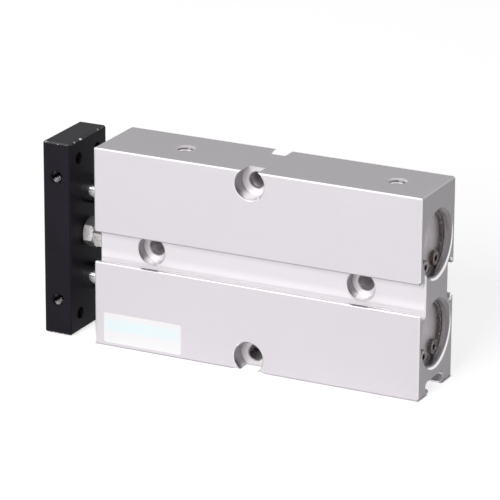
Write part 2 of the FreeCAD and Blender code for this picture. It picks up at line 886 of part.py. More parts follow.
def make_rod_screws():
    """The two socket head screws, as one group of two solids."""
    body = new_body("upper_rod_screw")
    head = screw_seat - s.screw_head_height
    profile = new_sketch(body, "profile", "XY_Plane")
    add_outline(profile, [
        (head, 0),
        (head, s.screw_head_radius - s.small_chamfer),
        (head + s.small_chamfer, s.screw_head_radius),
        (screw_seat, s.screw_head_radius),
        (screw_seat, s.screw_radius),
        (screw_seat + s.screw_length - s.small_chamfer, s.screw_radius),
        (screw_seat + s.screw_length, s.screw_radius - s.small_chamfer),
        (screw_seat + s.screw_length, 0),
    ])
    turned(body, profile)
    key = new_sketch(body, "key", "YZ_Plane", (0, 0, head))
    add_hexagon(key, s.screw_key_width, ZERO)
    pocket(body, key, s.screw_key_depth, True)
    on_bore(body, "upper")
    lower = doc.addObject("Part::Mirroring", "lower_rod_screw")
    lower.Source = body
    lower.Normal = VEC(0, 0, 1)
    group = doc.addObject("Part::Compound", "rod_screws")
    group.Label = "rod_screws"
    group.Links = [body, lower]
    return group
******
→ WRITTEN PROBLEM:
Write out each line of the data above again, exactly as given.

→ CORRECT ANSWER:
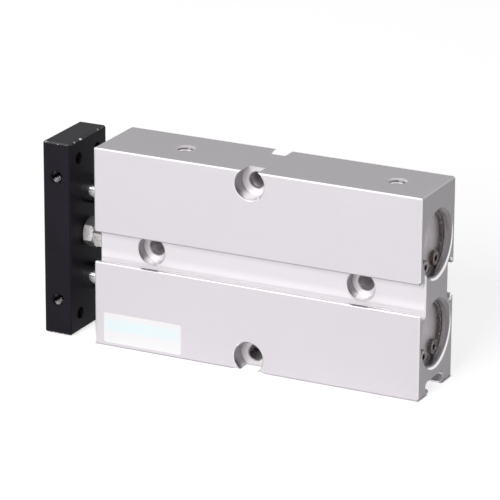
Write part 2 of the FreeCAD and Blender code for this picture. It picks up at line 886 of part.py. More parts follow.
def make_rod_screws():
    """The two socket head screws, as one group of two solids."""
    body = new_body("upper_rod_screw")
    head = screw_seat - s.screw_head_height
    profile = new_sketch(body, "profile", "XY_Plane")
    add_outline(profile, [
        (head, 0),
        (head, s.screw_head_radius - s.small_chamfer),
        (head + s.small_chamfer, s.screw_head_radius),
        (screw_seat, s.screw_head_radius),
        (screw_seat, s.screw_radius),
        (screw_seat + s.screw_length - s.small_chamfer, s.screw_radius),
        (screw_seat + s.screw_length, s.screw_radius - s.small_chamfer),
        (screw_seat + s.screw_length, 0),
    ])
    turned(body, profile)
    key = new_sketch(body, "key", "YZ_Plane", (0, 0, head))
    add_hexagon(key, s.screw_key_width, ZERO)
    pocket(body, key, s.screw_key_depth, True)
    on_bore(body, "upper")
    lower = doc.addObject("Part::Mirroring", "lower_rod_screw")
    lower.Source = body
    lower.Normal = VEC(0, 0, 1)
    group = doc.addObject("Part::Compound", "rod_screws")
    group.Label = "rod_screws"
    group.Links = [body, lower]
    return group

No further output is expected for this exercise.